Naturally, when making a new investment, or reviewing a firm it has already invested with, CoPERA looks at the firm’s track record, and makes sure the investors responsible for the record are still with the firm and motivated. “We are looking for people that are really hungry. Sometimes investors make so much money from a good fund, they really don’t have the drive to work as hard with the next. We check those kinds of things out,” Kester said.
Going forward, CoPERA will maintain its 70% to 20% to 10% split between investing in buyouts, venture and special situations, respectively. However, CoPERA is looking to de-emphasize its exposure to larger buyout firms. Right now, investments in larger buyout shops make up half of its buyout allotment. Kester said the pension fund is looking to get that number down to 25% in order to protect itself from overexposure to any one deal. “There is a place for larger buyout funds, but there is such a thing as too much. There is a lot of teaming up between the big firms, and you wind up with double or triple exposure to any given deal. The other problem is that many times the big firms are competing for the same deal, so being an investor with all of them just doesn’t make a lot of sense,” Kester said.
The pension fund will stay with between four to six large, U.S.-based buyout shops and three to four large European funds. In fact, CoPERA just made investments into Permira and CSFB’s secondary fund. Additionally, it made an investment into HSBC Asia, which isn’t a core investment area, but an area that Kester describes as ripe with opportunities.

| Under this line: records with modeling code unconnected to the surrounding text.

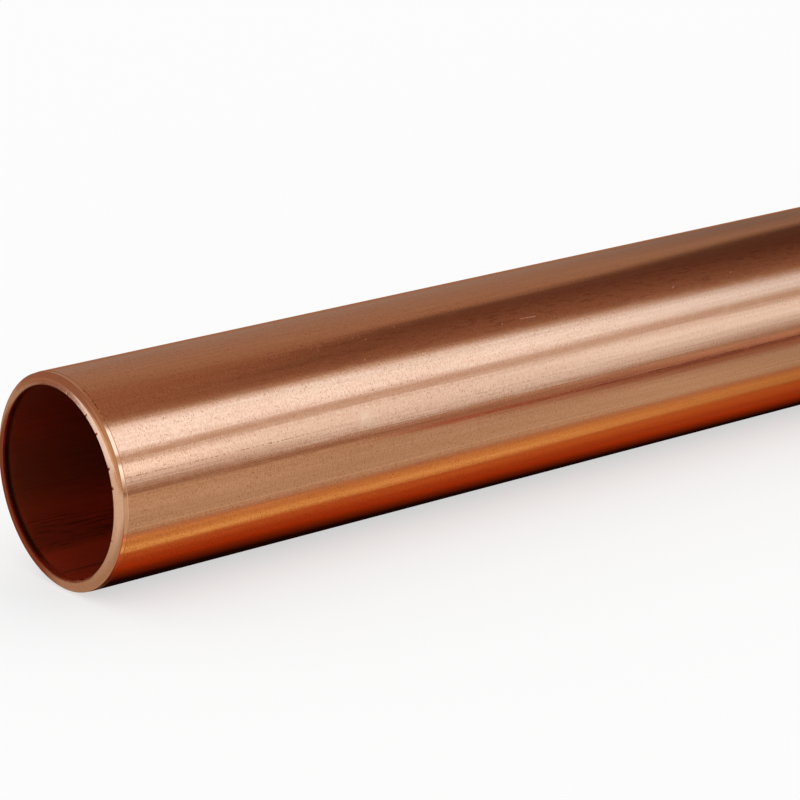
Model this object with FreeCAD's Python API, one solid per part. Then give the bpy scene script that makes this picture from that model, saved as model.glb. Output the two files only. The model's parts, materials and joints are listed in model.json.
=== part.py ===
import FreeCAD, Part
import os
import math

# Copper pipe: one straight length of half-hard drawn tube, lying on the floor along X.
# Millimetres. The origin is on the floor, under the middle of the pipe.

# Stock size
LENGTH = 1000.0
OUTSIDE_DIAMETER = 15.0
WALL = 1.0

# Inner edge of each cut end, opened to a slight cone by the reamer that took the burr off
MOUTH_DEPTH = 0.80      # how far the cone runs into the bore
MOUTH_WIDTH = 0.17      # how much it opens the bore at the end face

# End face and the outer edge that the cutting wheel rolled over
FACE_WIDTH = 0.30       # flat land left on the end face
ROLLED_DEPTH = 0.26     # how far the rolled edge drops back from the face

# Fine V groove that the cutting wheel left behind the rolled edge
GROOVE_WIDTH = 0.05
GROOVE_DEPTH = 0.025

# Narrow ring that the cutter's rollers burnished behind the groove
RING_WIDTH = 0.27
RING_DROP = 0.03        # how much lower the ring lies than the pipe's outside

# Worked out from the sizes above
OUTSIDE_RADIUS = OUTSIDE_DIAMETER / 2
BORE_RADIUS = OUTSIDE_RADIUS - WALL
MOUTH_RADIUS = BORE_RADIUS + MOUTH_WIDTH
LAND_RADIUS = MOUTH_RADIUS + FACE_WIDTH
RING_RADIUS = OUTSIDE_RADIUS - RING_DROP
RING_START = ROLLED_DEPTH + GROOVE_WIDTH
RING_END = RING_START + RING_WIDTH
SHOULDER_END = RING_END + RING_DROP     # a 45 degree step back up to the outside

AXIS_DIRECTION = FreeCAD.Vector(1, 0, 0)
AXIS_HEIGHT = FreeCAD.Vector(0, 0, OUTSIDE_RADIUS)


def section_point(side, inset, radius):
    """A point of the wall's section, inset from the cut at one end (side is -1 or 1)."""
    return FreeCAD.Vector(side * (LENGTH / 2 - inset), 0, radius)


def tangent_arc(start, tangent, end):
    """The arc that leaves start along tangent and runs to end."""
    chord = end - start
    turn = chord.getAngle(tangent)
    outward = tangent - chord * (tangent.dot(chord) / chord.dot(chord))
    outward.normalize()
    middle = (start + end) * 0.5 + outward * (chord.Length / 2 * math.tan(turn / 2))
    return Part.Arc(start, middle, end).toShape()


def end_section(side):
    """Edges of one cut end, from the bore round the rim to the outside of the pipe."""
    away_from_axis = FreeCAD.Vector(0, 0, 1)

    bore_end = section_point(side, MOUTH_DEPTH, BORE_RADIUS)
    face_inner = section_point(side, 0, MOUTH_RADIUS)
    face_outer = section_point(side, 0, LAND_RADIUS)
    groove_start = section_point(side, ROLLED_DEPTH, RING_RADIUS)
    groove_bottom = section_point(side, ROLLED_DEPTH + GROOVE_WIDTH / 2, RING_RADIUS - GROOVE_DEPTH)
    ring_start = section_point(side, RING_START, RING_RADIUS)
    ring_end = section_point(side, RING_END, RING_RADIUS)
    outside_start = section_point(side, SHOULDER_END, OUTSIDE_RADIUS)

    reamed_mouth = Part.makeLine(bore_end, face_inner)
    end_face = Part.makeLine(face_inner, face_outer)
    rolled_edge = tangent_arc(face_outer, away_from_axis, groove_start)
    groove_front = Part.makeLine(groove_start, groove_bottom)
    groove_back = Part.makeLine(groove_bottom, ring_start)
    burnished_ring = Part.makeLine(ring_start, ring_end)
    shoulder = Part.makeLine(ring_end, outside_start)
    return [reamed_mouth, end_face, rolled_edge, groove_front, groove_back, burnished_ring, shoulder]


def pipe():
    """The wall's section, turned once round the pipe's axis."""
    bore = Part.makeLine(section_point(-1, MOUTH_DEPTH, BORE_RADIUS),
                         section_point(1, MOUTH_DEPTH, BORE_RADIUS))
    outside = Part.makeLine(section_point(-1, SHOULDER_END, OUTSIDE_RADIUS),
                            section_point(1, SHOULDER_END, OUTSIDE_RADIUS))
    edges = [bore, outside] + end_section(-1) + end_section(1)
    section = Part.Face(Part.Wire(Part.sortEdges(edges)[0]))
    solid = section.revolve(FreeCAD.Vector(0, 0, 0), AXIS_DIRECTION, 360)
    solid.translate(AXIS_HEIGHT)
    return solid


copper_pipe = pipe()
assert copper_pipe.isValid()

os.makedirs("parts", exist_ok=True)
copper_pipe.exportStep("parts/copper_pipe.step")
print("copper_pipe: volume", round(copper_pipe.Volume, 2), "mm3, box", copper_pipe.BoundBox)
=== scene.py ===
import json
import math

import bmesh
import bpy
from bpy.props import FloatProperty, FloatVectorProperty, IntProperty, PointerProperty
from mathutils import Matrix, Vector, noise


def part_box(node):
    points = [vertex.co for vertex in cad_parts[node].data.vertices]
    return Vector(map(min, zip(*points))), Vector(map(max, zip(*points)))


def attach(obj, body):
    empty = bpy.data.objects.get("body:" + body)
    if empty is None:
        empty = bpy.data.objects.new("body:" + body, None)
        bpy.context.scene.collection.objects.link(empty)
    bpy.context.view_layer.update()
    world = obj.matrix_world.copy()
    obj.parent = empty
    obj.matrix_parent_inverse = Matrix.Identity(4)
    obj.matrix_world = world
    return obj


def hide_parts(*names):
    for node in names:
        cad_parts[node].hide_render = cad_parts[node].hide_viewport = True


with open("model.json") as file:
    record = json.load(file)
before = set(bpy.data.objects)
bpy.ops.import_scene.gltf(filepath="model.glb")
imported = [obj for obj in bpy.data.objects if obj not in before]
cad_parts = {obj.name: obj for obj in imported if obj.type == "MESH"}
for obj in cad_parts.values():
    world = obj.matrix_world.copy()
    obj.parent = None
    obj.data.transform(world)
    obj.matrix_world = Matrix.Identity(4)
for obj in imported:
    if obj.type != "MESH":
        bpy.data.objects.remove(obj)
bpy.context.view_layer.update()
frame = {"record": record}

bl_info = {
    "name": "Copper Pipe",
    "version": (1, 0, 0),
    "blender": (4, 5, 0),
    "location": "3D View > Sidebar > Copper Pipe",
    "description": "Builds a length of bright copper pipe with cut, deburred ends, and a studio for it",
    "category": "Object",
}

MM = 0.001
NODE = "copper_pipe"

MERGE_DISTANCE = 0.0001 * MM    # points of the section nearer than this are one point
TOUCHING = 0.001 * MM           # a distance below this counts as none
SHARP_ANGLE = math.radians(20)  # edges of the rim that bend more than this stay sharp
OTHER_END_TURN = 150            # degrees that the far end's nicks and burr are turned by
TENT_STEPS = 96                 # faces across the tent
TABLE_LIFT = 0.02 * MM          # gap between the floor and the card on it
FLOOR_GLOW = 0.6                # share of plain white in the floor, as the camera sees it


def mount_radius(name):
    """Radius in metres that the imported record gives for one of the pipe's mounts."""
    for mount in frame["record"]["mounts"]:
        if mount["name"] == name:
            return mount["dims"]["r_mm"] * MM
    raise KeyError(name)


NODE_LOW, NODE_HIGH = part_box(NODE)
OUTSIDE_RADIUS = mount_radius("left_end_outside")
BORE_RADIUS = mount_radius("left_end_bore")
HALF_LENGTH = (NODE_HIGH.x - NODE_LOW.x) / 2
AXIS = Vector(((NODE_LOW.x + NODE_HIGH.x) / 2, 0, NODE_LOW.z + OUTSIDE_RADIUS))
FLOOR_HEIGHT = NODE_LOW.z


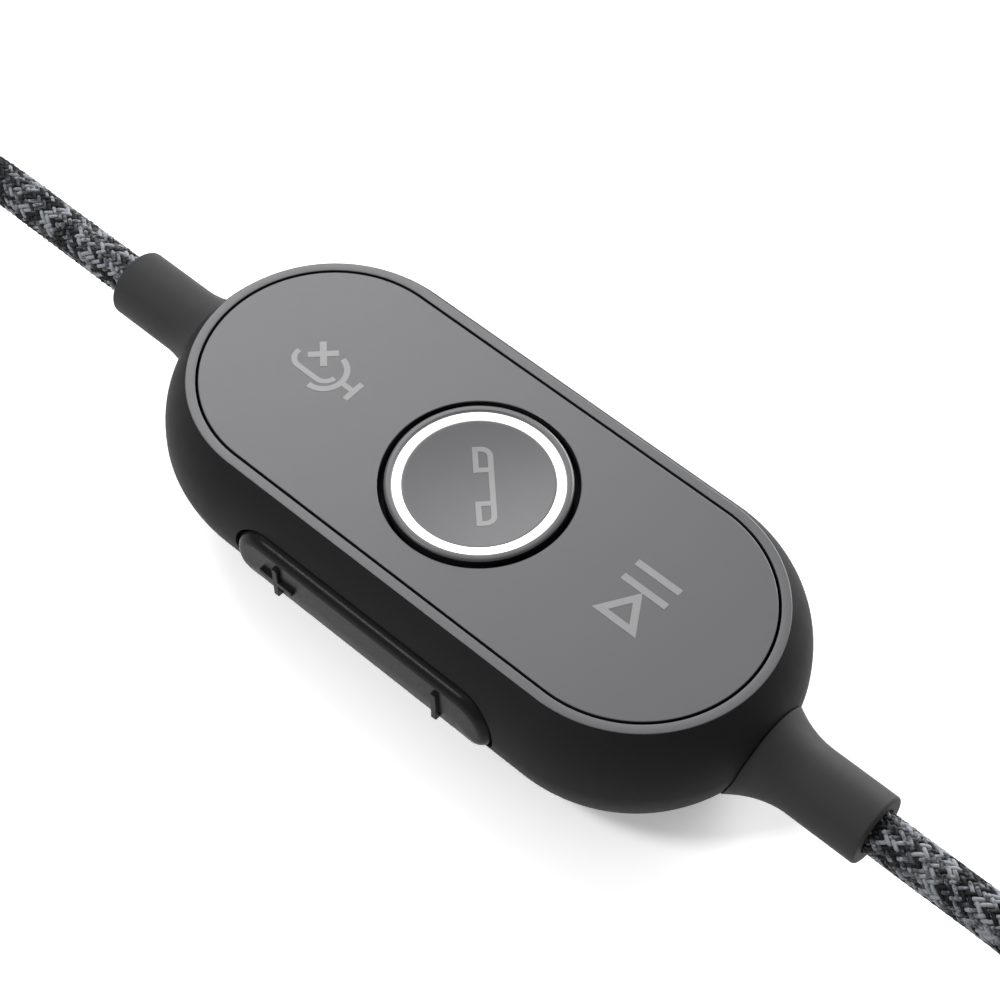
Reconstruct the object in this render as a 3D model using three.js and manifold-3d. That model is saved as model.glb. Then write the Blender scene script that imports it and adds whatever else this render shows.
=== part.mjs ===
// In-line call remote of a wired headset, with its two braided cords.
// Millimetres, +Z up. The remote lies on its flat base with the buttons on top; its long side runs
// along X. The origin is the middle of its base. The cord towards the headset leaves on the -X side
// and the cord towards the computer on the +X side.
import * as THREE from 'three';
import { mergeVertices } from 'three/addons/utils/BufferGeometryUtils.js';
import Module from 'manifold-3d';

const wasm = await Module();
wasm.setup();

// Remote body
const HEIGHT = 16.0; // base to the top of the rim
const END_CENTRE = 17.43; // from the middle to the centre of each round end
const RIM_R = 12.45; // outer edge of the flat rim
const WIDEST_R = 14.87; // widest outline
const WIDEST_Z = 9.1; // height of the widest outline
const CROWN_POWER = 2.51; // shape of the side above the widest line
const BELLY_R = 5.9; // the curve below the widest line runs in towards this radius
const BELLY_DROP = 10.5; // and would reach it this far down
const BELLY_POWER = 1.52;
const PARTING_Z = 4.0; // upper shell ends here
const WALL = 1.2;
const SEAM = 0.3; // gap between pieces that meet
const END_FACETS = 40; // facets round the whole outline

// Keys on the top
const OPENING_R = 11.65; // inside of the rim
const OPENING_FLOOR_Z = 13.5; // bottom of the rim's straight inner wall
const PLATE_R = 11.4;
const PLATE_BOTTOM_Z = 14.6;
const PLATE_HOLE_R = 8.5;
const KEY_X = 20.0; // where the mute and play switches sit under the plate
const PLATE_AXIS_Z = 13.0;
const BUTTON_R = 8.0;
const BUTTON_PROUD = 0.25;
const BUTTON_FLANGE_R = 8.9;
const RING_OUTER_R = 7.33;
const RING_INNER_R = 6.54;
const FIT = 0.03; // between the nested rings of the call button
const DISH_DEPTH = 0.35;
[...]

While CoPERA traditionally hasn’t had too much trouble getting into top-tier funds, Kester acknowledges that the disclosure debate could make his job more difficult.
“It’s clearly an issue. We are attentive to it and trying to develop a policy on it. We are keeping our eyes and ears open and are hoping for a good resolution. Even putting IRRs on a Web site can make us less attractive to certain groups. There has to be some precedent set that keeps company-level information private,” Kester said. “I really don’t see how the pension holders would be helped by that information anyway. If it’s made public and competitors get that information, it can hurt the company, which could hurt the private equity firm’s investment and then hurt the value of our investment, which is made on behalf of the pension holders. That’s what this is really about.”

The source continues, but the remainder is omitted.